Broad Area Colloquium for Artificial Intelligence,
Geometry, Graphics, Robotics and Vision
Collaborative Interfaces and Human-Centered Compression
Stuart Shieber
Harvard University
Monday, April 8th, 2002, 4:45PM
Gates B01 http://robotics.stanford.edu/ba-colloquium/
Abstract
We briefly present the notion of a "collaborative interface", an interface
between human and computer based on collaboration between the two, rather
than the master-slave relationship typically found in conventional user
interfaces. As a motivating example of the approach, we describe a drawing
tool with a novel interface that allows for direct manipulation by both
user and system. We then present some recent work on improving text input
to computers under degraded conditions, such as text entry on PDAs or cell
phones or by disabled users, that has been inspired by the collaborative
interfaces idea. Using simple weighted finite-state transducers to model a
"human-centered compression"" method, we can achieve a substantial decrease
in character entry without the task switching overheads of previous
predictive methods.
About the Speaker
Stuart Shieber is Gordon McKay Professor of Computer Science in the
Division of Engineering and Applied Sciences at Harvard University.
Professor Shieber received an AB in applied mathematics summa cum
laude from Harvard College in 1981 and a PhD in computer science from
Stanford University in 1989. Between 1981 and 1989, he was a computer
scientist at the Artificial Intelligence Center at SRI International
and a research fellow at the Center for the Study of Language and
Information at Stanford University. He has been a professor at
Harvard since 1989.
Professor Shieber was awarded a Presidential Young Investigator award
in 1991, and was named a Presidential Faculty Fellow in 1993, one of
only thirty in the country in all areas of science and engineering.

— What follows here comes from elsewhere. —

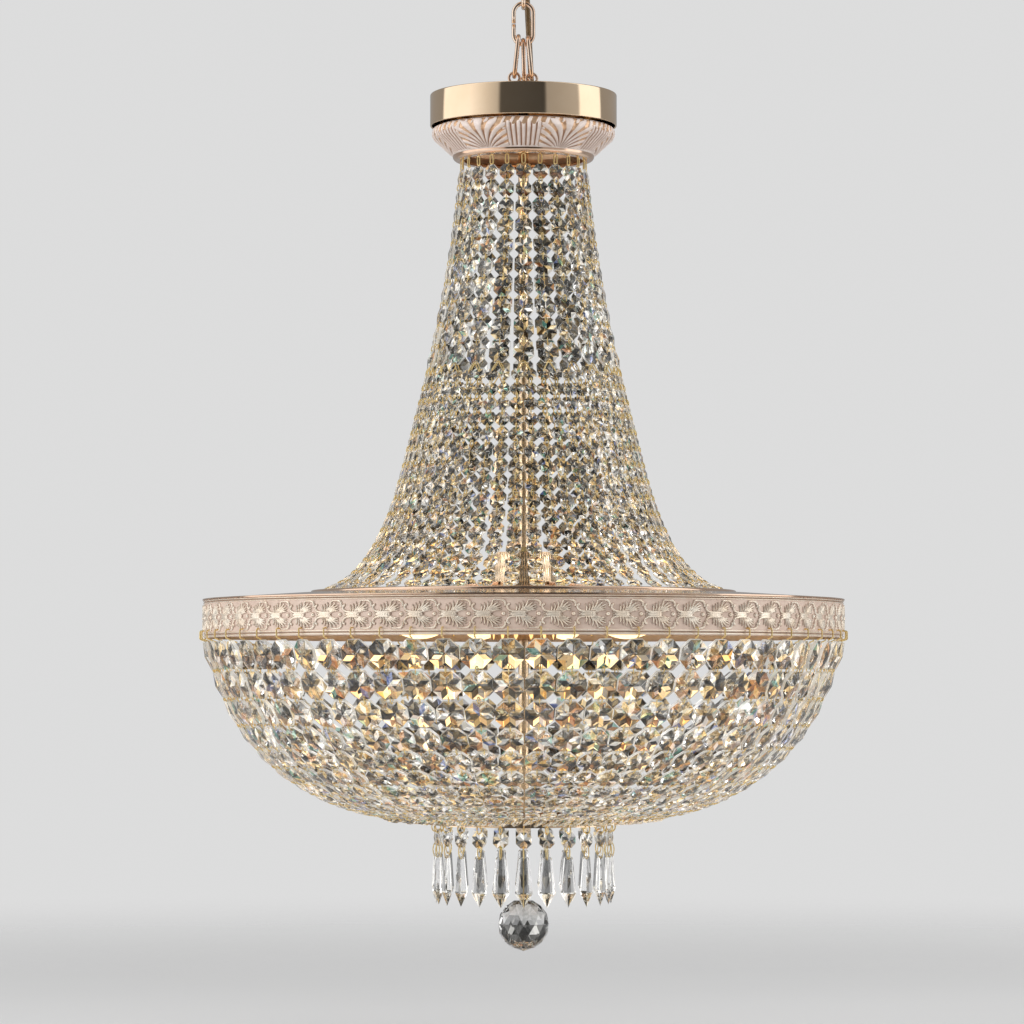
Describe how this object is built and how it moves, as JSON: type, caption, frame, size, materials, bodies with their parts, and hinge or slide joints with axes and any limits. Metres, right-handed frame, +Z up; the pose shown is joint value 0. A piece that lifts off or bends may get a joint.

At Harvard, he has been awarded two honorary chairs: the John L. Loeb
Associate Professorship in Natural Sciences in 1993 and the Harvard
College Professorship in 2001. He is the author of numerous books and
articles in computer science. He has been a member of the executive
committee of the Association for Computational Linguistics, the
editorial boards for the journals Computational Linguistics, the
Journal of Artificial Intelligence Research, the Joural of Language
and Computation, and the Journal of Heuristics, and founded and
organized the Computation and Language E-Print Archive until its
superseding by the Computing Research Repository on which he advised.
Professor Shieber holds five patents, and is co-founder of Cartesian
Products, Inc., a high-technology research and development company
based in Cambridge, Massachusetts, providing advanced software
technology to improve worldwide communication and information access.